Talente sind durchaus vorhanden

Für den 59-Jährigen liegt ein Schlüssel in der Weiterentwicklung seiner Spielerinnen im täglichen Training ihren Klubs. Aber da diese sich nicht auf Topniveau befinden, liegt darin auch ein Problem. „Die beste Konstellation wäre, wenn es in Deutschland drei oder vier Vereine auf dem höchsten Niveau gäbe“, sagt der Niederländer. In Bietigheim und beim Thüringer HC verdienen die deutschen Spielerinnen inzwischen ordentlich Geld und können davon leben. Deswegen ist ihr Leben aber noch nicht voll auf Handball ausgerichtet. „Die Mädchen müssen sich entscheiden, was sie für ihren Sport opfern wollen. Nur wenn sie vieles opfern, können sie sich weiterentwickeln“, meint Groener.

Der Bundestrainer sagt es nicht direkt, aber er erwartet wohl, dass mehr Spielerinnen aus seiner Auswahl die eigene Komfortzone verlassen und bei einem Topklub im Ausland ihr Glück suchen. Behnke aber ist die Einzige im deutschen WM-Team. Große Talente gibt es in Deutschland durchaus. Im Rückraum spielen Emiliy Bölk, 21, und Alicia Stolle, 23, die das Interesse von großen internationalen Klubs geweckt haben.

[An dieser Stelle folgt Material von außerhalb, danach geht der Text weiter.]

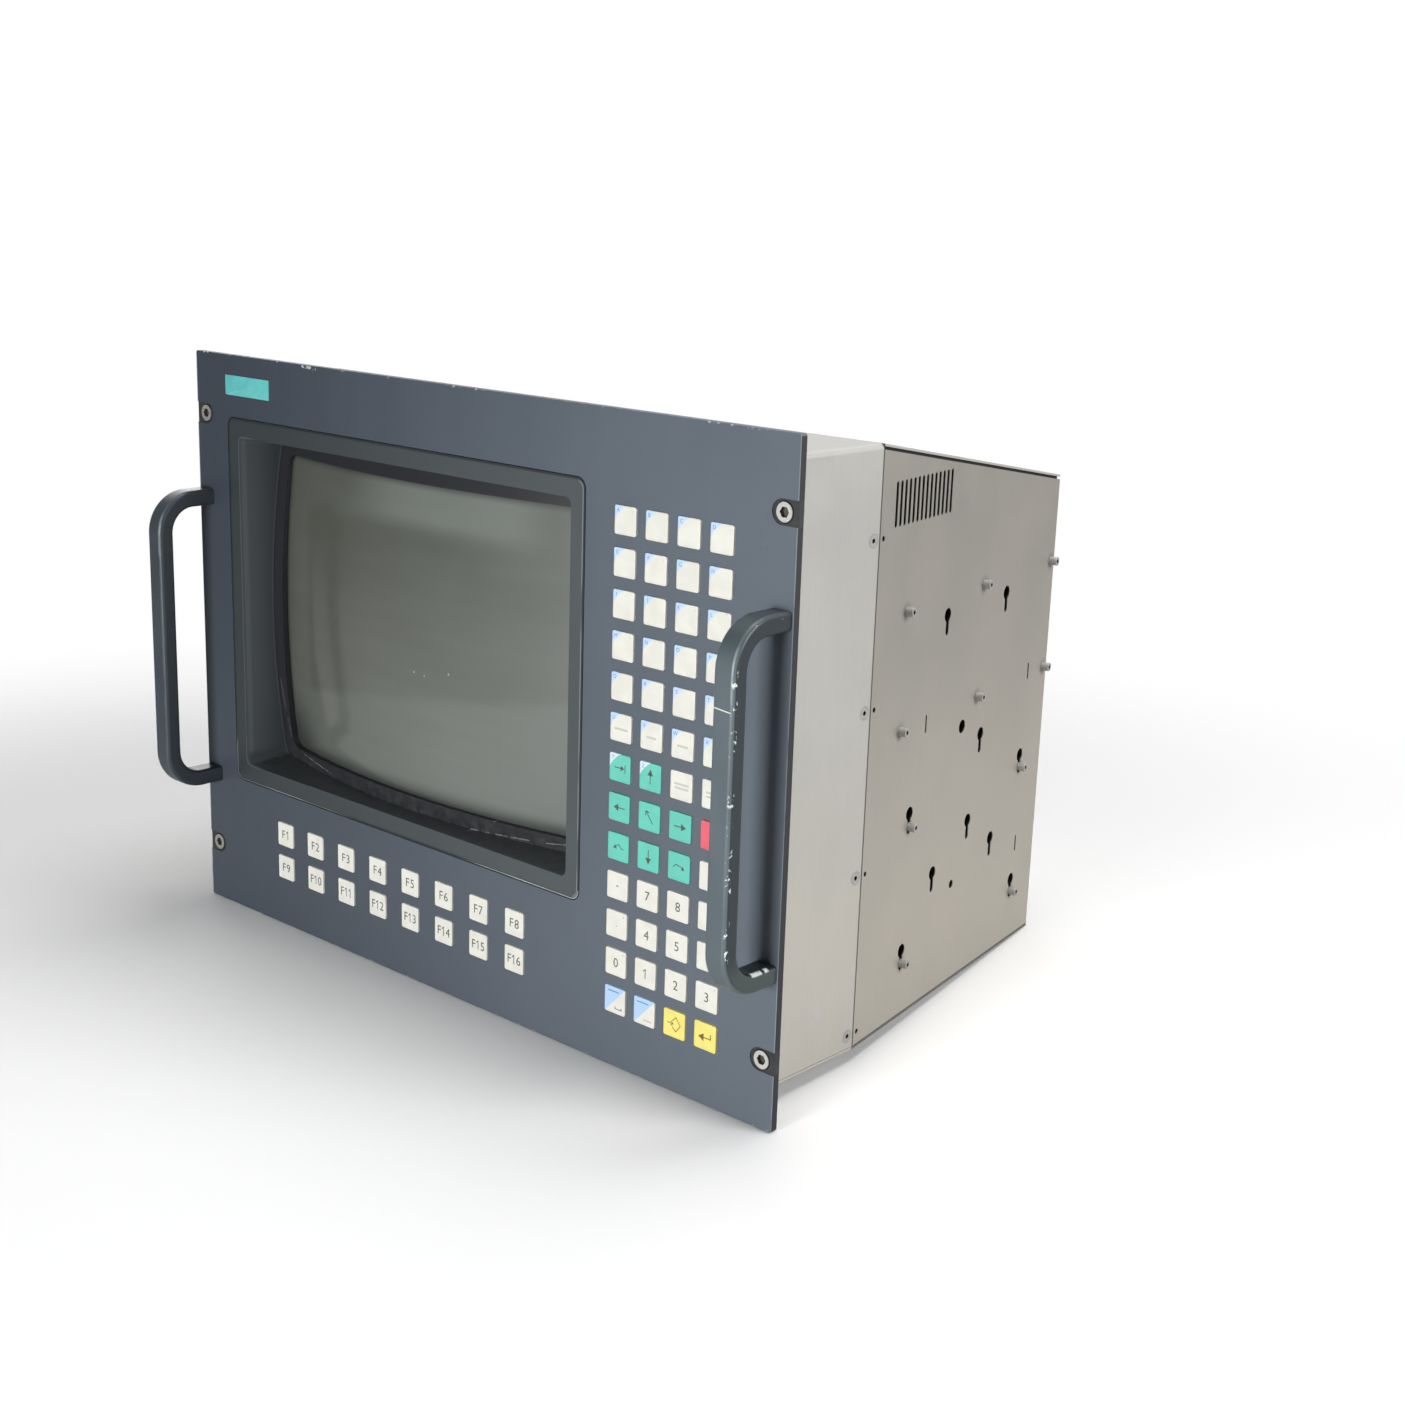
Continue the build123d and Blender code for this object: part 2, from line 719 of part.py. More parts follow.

Bei der WM haben sie die Möglichkeit, sich für größere Klubs zu empfehlen.

In der schwierigen deutschen Vorrundengruppe mit Gegnern wie Brasilien zum Auftakt (Samstag, 7 Uhr), Titelverteidiger Frankreich, Dänemark und Südkorea sind starke Leistungen nötig, um sich als eines von drei Teams für die Hauptrunde zu qualifizieren. Groener hofft, dass seine unerfahrene Mannschaft gut genug vorbereitet ist. Die Voraussetzungen aber könnten besser sein.